Historic house in Guimarães, Portugal

The Carmo House (Casa do Carmo) is a noble 18th-century baroque house in Guimarães, Portugal. It served as the royal residence for the kings while visiting the city during the late Portuguese monarchy.

== Description ==
The Casa do Carmo belonged to the Count of Margaride. It’s located in Guimarães, at the Carmo Square. The middle of the facade is adorned with a broken shield with the Cardoso and Macedos arms on its front.

== History ==
=== Background ===
By the middle of the 18th century, the land on which it stands belonged to Francisco Machado das Neves, a wealthy merchant from the town, whose daughter Maria Rosa de Figueiredo das Neves (1761-1826) married Domingos José Cardoso de Macedo (1733-1796), a nobleman with a coat of arms from José I of Portugal (16-11-1770).

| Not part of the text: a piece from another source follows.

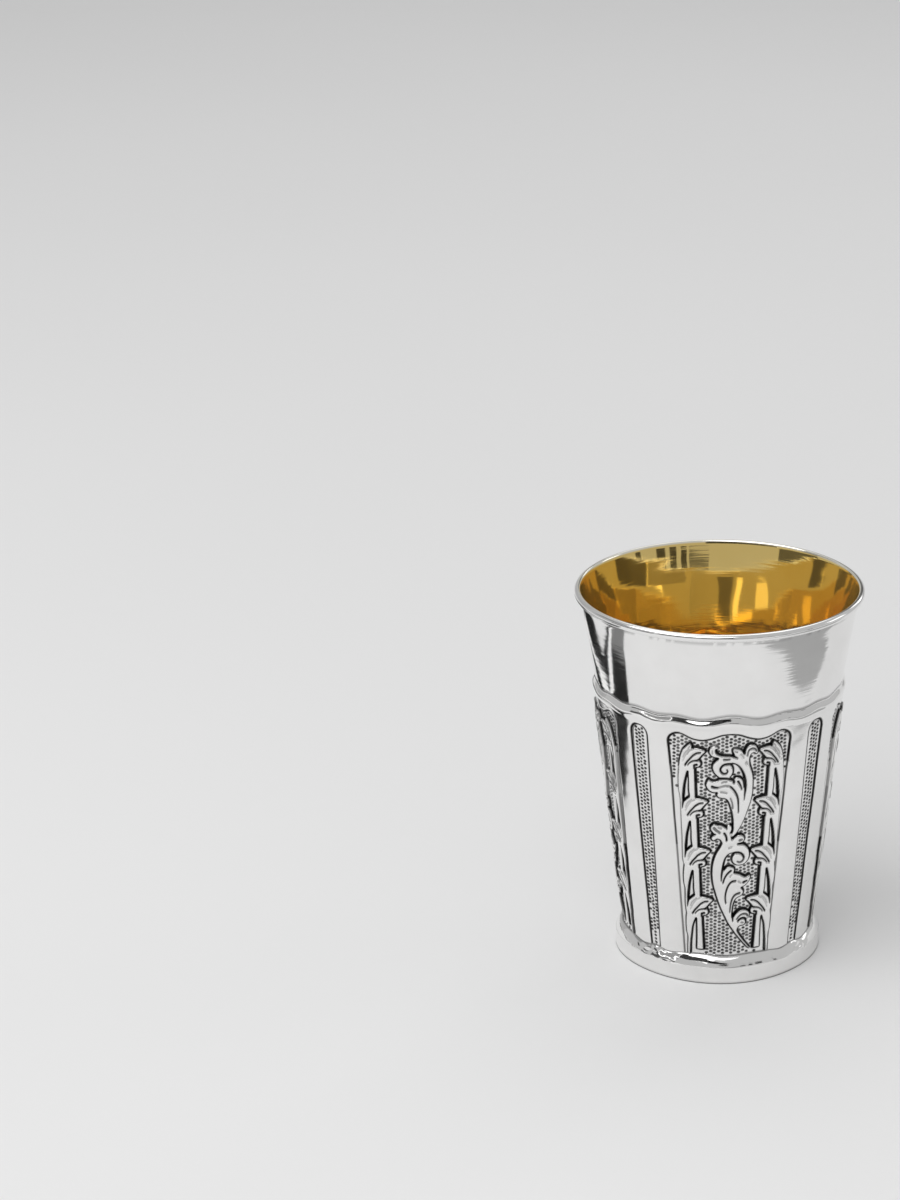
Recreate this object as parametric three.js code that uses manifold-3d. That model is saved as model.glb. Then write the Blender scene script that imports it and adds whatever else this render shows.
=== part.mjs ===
// Kiddush cup: a footed silver beaker with a rolled rim and a plain collar. Below a waved shoulder
// the tapering wall carries four relief panels, each an acanthus scroll between two leaf columns,
// and a narrow sunk flute between each two panels. Millimetres, +Z up, origin at the centre of the
// underside, the first panel faces -Y.
import * as THREE from 'three';
import { mergeVertices } from 'three/addons/utils/BufferGeometryUtils.js';
import Module from 'manifold-3d';

// ---- driving dimensions -------------------------------------------------------------------------
const HEIGHT = 88.8;
const RIM_RADIUS = 33;            // outside of the rolled rim
const BEAD_RADIUS = 0.95;         // the rolled rim is a round bead, turned outwards
const WALL = 0.9;                 // thickness of the silver
const SEGMENTS = 56;              // facets around the cup, a multiple of 8

const FOOT_RADIUS = 23.55;        // standing band of the foot
const FOOT_LOBE = 0.25;           // the foot swells this much under the panels, and draws in between
const FOOT_BAND_TOP = 3.9;
const FOOT_RING_WIDTH = 1.4;      // width of the ring that the cup stands on
const FOOT_EASE = 0.3;            // the foot's edges are eased by about this much
const BASE_RISE = 2.4;            // the base plate sits this far above the table
const BASE_PLATE = 0.9;
const FLOOR = BASE_RISE + BASE_PLATE;

const TAPER_BOTTOM = { z: 6.5, r: 22.2 };    // the wall is a straight cone between these two
const TAPER_TOP = { z: 64.6, r: 28.67 };
const SHOULDER_CREST = { z: 65.9, r: 29.05 };
const COLLAR_BOTTOM = { z: 67.7, r: 28.45 };
const COLLAR_TOP = { z: 85.4, r: 31.4 };
const SHOULDER_REACH = 4;         // the waves of the shoulder and the foot line fade out this far off
const FOOT_LINE_REACH = 2;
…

=== Construction and aftermath ===
The exact date of its construction is unknown, as is the author's name. All that is known is that Domingos José Cardoso de Macedo lived there in 1788. He was succeeded by his son, Domingos Cardoso de Macedo (1780-1849), the last Captain Major of Guimarães (1813), who married Luísa Rosa Araújo Martins da Costa (1775-1854). This couple is responsible for the construction of the upper floor, above the cornice of the noble floor. On the death of the captain-major, this house was left to his wife, who in her will bequeathed it to her niece and sister-in-law, D. Luísa Ludovina Araújo Martins da Costa. While he was still alive, he gave it to his son (in 1866), Luís Cardoso Martins da Costa Macedo (1836-1919), 1st Count of Margaride.

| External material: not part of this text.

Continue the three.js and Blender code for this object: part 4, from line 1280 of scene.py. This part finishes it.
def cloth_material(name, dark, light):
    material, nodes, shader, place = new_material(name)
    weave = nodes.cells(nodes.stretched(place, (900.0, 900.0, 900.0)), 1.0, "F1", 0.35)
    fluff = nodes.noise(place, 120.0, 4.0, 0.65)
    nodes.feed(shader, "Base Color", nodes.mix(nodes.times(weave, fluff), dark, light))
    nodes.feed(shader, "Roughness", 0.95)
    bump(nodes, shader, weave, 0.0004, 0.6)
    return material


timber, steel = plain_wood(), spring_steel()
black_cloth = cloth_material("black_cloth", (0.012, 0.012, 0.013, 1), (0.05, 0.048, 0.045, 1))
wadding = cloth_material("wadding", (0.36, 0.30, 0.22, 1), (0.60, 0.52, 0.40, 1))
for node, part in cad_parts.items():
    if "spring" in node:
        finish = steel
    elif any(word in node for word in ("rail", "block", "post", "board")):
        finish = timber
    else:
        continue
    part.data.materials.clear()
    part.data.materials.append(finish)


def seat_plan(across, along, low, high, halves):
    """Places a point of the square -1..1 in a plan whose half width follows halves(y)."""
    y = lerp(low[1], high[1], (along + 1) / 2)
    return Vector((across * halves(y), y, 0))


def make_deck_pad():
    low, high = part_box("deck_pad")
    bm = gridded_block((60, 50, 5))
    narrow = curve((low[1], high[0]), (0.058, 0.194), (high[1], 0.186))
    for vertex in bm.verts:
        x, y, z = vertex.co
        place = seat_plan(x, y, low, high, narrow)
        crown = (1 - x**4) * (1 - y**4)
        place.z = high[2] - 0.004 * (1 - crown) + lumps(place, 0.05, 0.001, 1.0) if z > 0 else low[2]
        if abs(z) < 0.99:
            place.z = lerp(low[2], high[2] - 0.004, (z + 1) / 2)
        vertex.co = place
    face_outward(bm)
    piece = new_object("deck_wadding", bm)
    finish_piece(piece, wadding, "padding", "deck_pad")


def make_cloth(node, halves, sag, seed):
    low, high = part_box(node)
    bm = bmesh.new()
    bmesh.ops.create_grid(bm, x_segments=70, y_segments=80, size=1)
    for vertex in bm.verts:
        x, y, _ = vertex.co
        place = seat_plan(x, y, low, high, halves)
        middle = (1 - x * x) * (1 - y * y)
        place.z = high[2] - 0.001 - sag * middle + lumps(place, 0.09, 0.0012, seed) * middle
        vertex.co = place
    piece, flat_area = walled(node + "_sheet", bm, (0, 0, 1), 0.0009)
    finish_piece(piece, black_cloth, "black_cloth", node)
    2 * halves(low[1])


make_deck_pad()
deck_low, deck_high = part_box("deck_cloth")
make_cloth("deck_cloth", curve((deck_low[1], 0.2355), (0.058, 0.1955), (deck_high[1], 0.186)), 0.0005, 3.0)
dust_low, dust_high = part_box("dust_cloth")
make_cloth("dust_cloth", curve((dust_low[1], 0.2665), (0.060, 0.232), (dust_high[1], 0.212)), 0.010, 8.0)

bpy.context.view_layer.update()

Although the family owned the Margaride estate, it was to the Casa do Carmo that successive generations had emotional ties. This was the space where the family and social life took place, making it Guimarães' “viewing room”, where kings, princes, high-ranking Church dignitaries, ministers of state and aristocrats were received. On his death, his third son, Luís Cardoso de Macedo Martins de Menezes (1871-1945), married to D. Júlia Leonor Pinheiro Lobo Machado, succeeded him at Casa do Carmo by amicable sharing. In 1925, his first child, Maria Amália Ana Júlia Cardoso de Macedo de Menezes, was born and inherited with her Casa do Carmo siblings.

In 2015, in order to preserve, safeguard and publicise the memory of the Count of Margaride, his family and the Casa do Carmo, a deposit contract was signed with the Municipality of Guimarães, through the Alfredo Pimenta Municipal Archive, for the documentation of this house, finalized in 2019.

It is inserted in the World Heritage Site of the Guimarães Historic Centre since 2001 and was heavily renovated between 2014 and 2020.